As auction prices for Parrish's work continued to soar into the 1990s, a traveling retrospective, organized by New York's American Illustrators Gallery, once again brought the artist to the attention of the art world. Ken Johnson, writing in Art in America, found the later landscapes in particular to be "quietly miraculous...works of mystic pantheism." Describing their aura of artificiality, Johnson added, "If you discovered them unlabeled in the right contemporary gallery, you might mistake them for essays in post-modern duplicity." And, indeed, a number of artists today -- from the landscape painter Joan Nelson to the installation artist Virgil Marti -- have referenced Parrish's work in both form and concept. At a time in which the recent critical success of the portraitist Chuck Close caused one writer to marvel at the "ascendancy of what might be called Friendly Art," Parrish's ongoing rediscovery seems perfectly apt.

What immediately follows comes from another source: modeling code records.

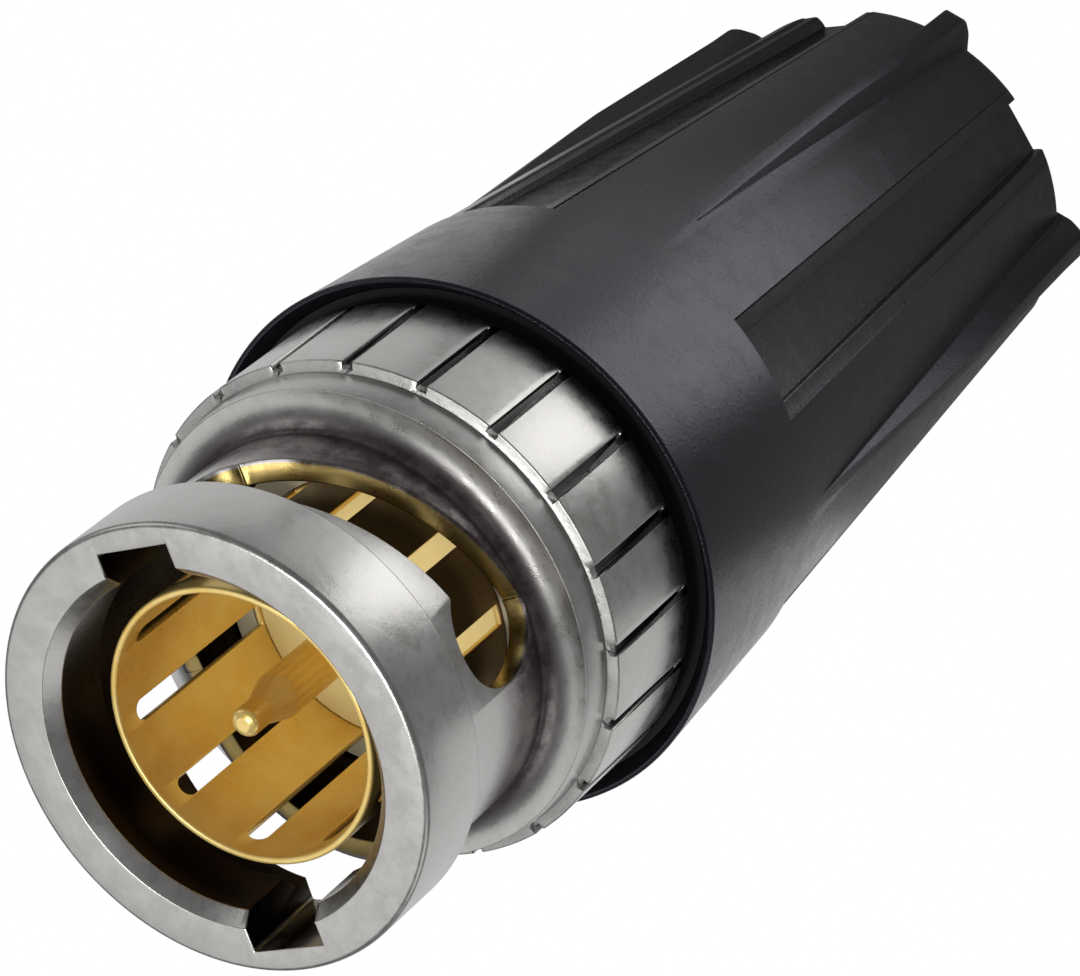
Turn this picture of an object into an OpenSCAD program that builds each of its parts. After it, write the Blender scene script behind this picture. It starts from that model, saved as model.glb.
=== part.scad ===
// BNC cable plug: bayonet sleeve, slotted contact and a ribbed rear-twist boot.
// The cable end stands on z = 0 and the mating face looks up +Z.

/* [Overall] */
// Length from the cable end to the mating face
total_l = 40.4; // [39:0.2:50]

/* [Coupling sleeve] */
// Room for the jack's shell, from the outer contact to the coupling bore
shell_gap = 0.85; // [0.8:0.01:0.95]
// Width of the chamfer at the bore's mouth
mouth_w = 0.35; // [0.15:0.05:0.6]
// Depth of that chamfer
mouth_l = 0.4; // [0.2:0.1:0.8]
// How far the bore widens behind the front ring, where the lugs' tracks run
track_relief = 0.38; // [0.2:0.02:0.5]
// Front ring's wall, from the bore
ring_wall = 1.6; // [1.5:0.05:2.1]
// Front ring's length
ring_l = 2.7; // [2.5:0.1:3]
// Neck's wall, from the bore
neck_wall = 1.05; // [1:0.05:1.2]
// Neck's length, down to the cove
neck_l = 4.25; // [4.1:0.05:5]
// Height of the cove between the neck and the lip
cove_l = 0.55; // [0.4:0.05:1]
// How far the lip stands out from the neck
lip_step = 1.05; // [0.85:0.05:1.15]
// Smooth band between the lip and the grip
band_l = 0.95; // [0.7:0.05:1.6]
// How far the grip ring stands out from the lip
grip_step = 0.45; // [0.35:0.05:0.6]
// Grip ring's length
grip_l = 4; // [3.4:0.1:5]
// Number of grip grooves
groove_count = 20; // [12:2:28]
// Width of one grip groove
groove_w = 0.3; // [0.2:0.05:0.5]
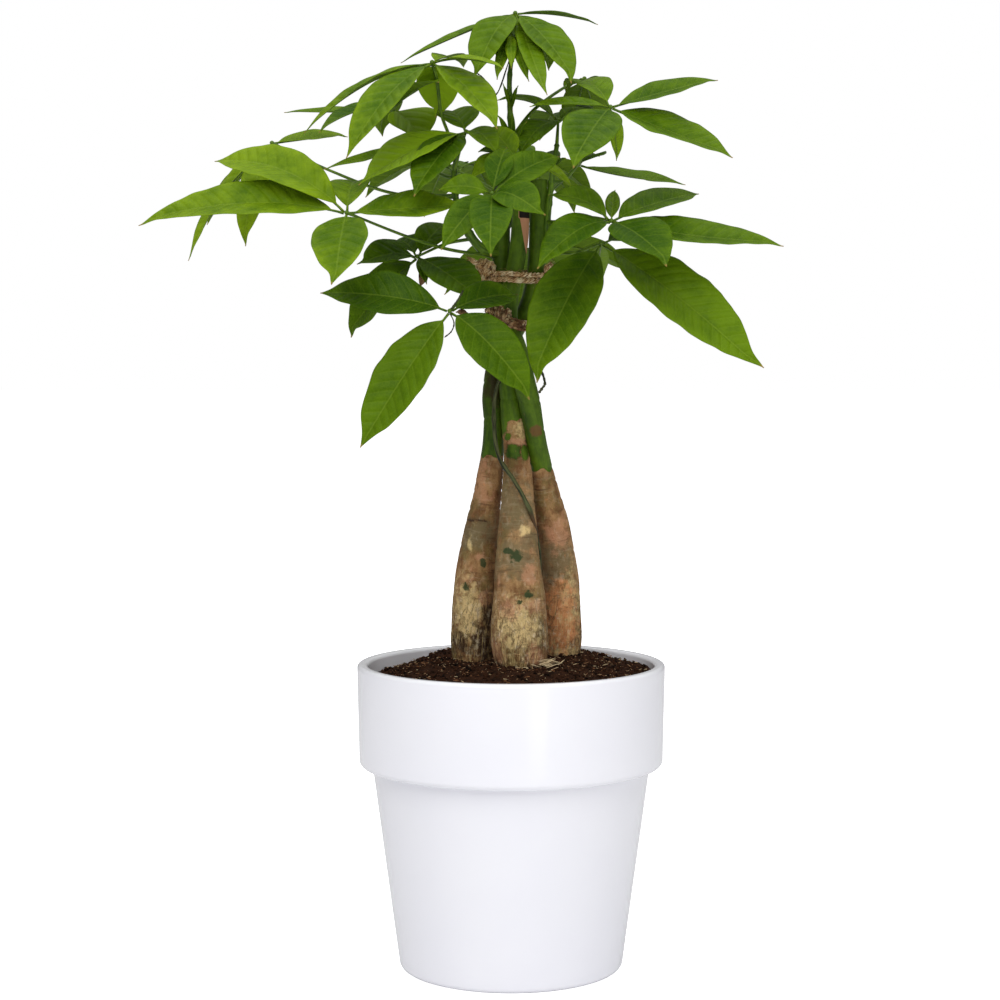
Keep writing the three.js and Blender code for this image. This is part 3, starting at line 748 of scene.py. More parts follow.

Despite the art world's tentative, at times ironic, embrace of Parrish, the clearest indication of his art's continuing resonance for our own visual age can be found vis-à-vis the collective memory of popular culture. Appropriated in CD design by the New Age-Celtic singer Enya; Michael Jackson videos; Mia Farrow movies; and Kamel cigarettes advertising, "our" Parrish for the nineties represents everything from nostalgic longing to sexual availability. His imagery can chart your months, mark your book, secure your grocery list, and shelter you from the rain. One can even use a figureless Daybreak as currency by way of personal checks titled "Maxfield."
Will Parrish's art continue to resonate in both "high" and "low" forms for future viewers? Will Bill Gates install Parrish next to Winslow Homer on virtual and actual walls? Komar and Melamid's project participants and the nearly seven thousand visitors to a particular Parrish web site would seem to indicate an affirmative response. For, as Lawrence Alloway posited in 1964, "Behind a screen of high technique, Parrish is a master of the cliché, of the image of the moment" -- whatever that moment may bring.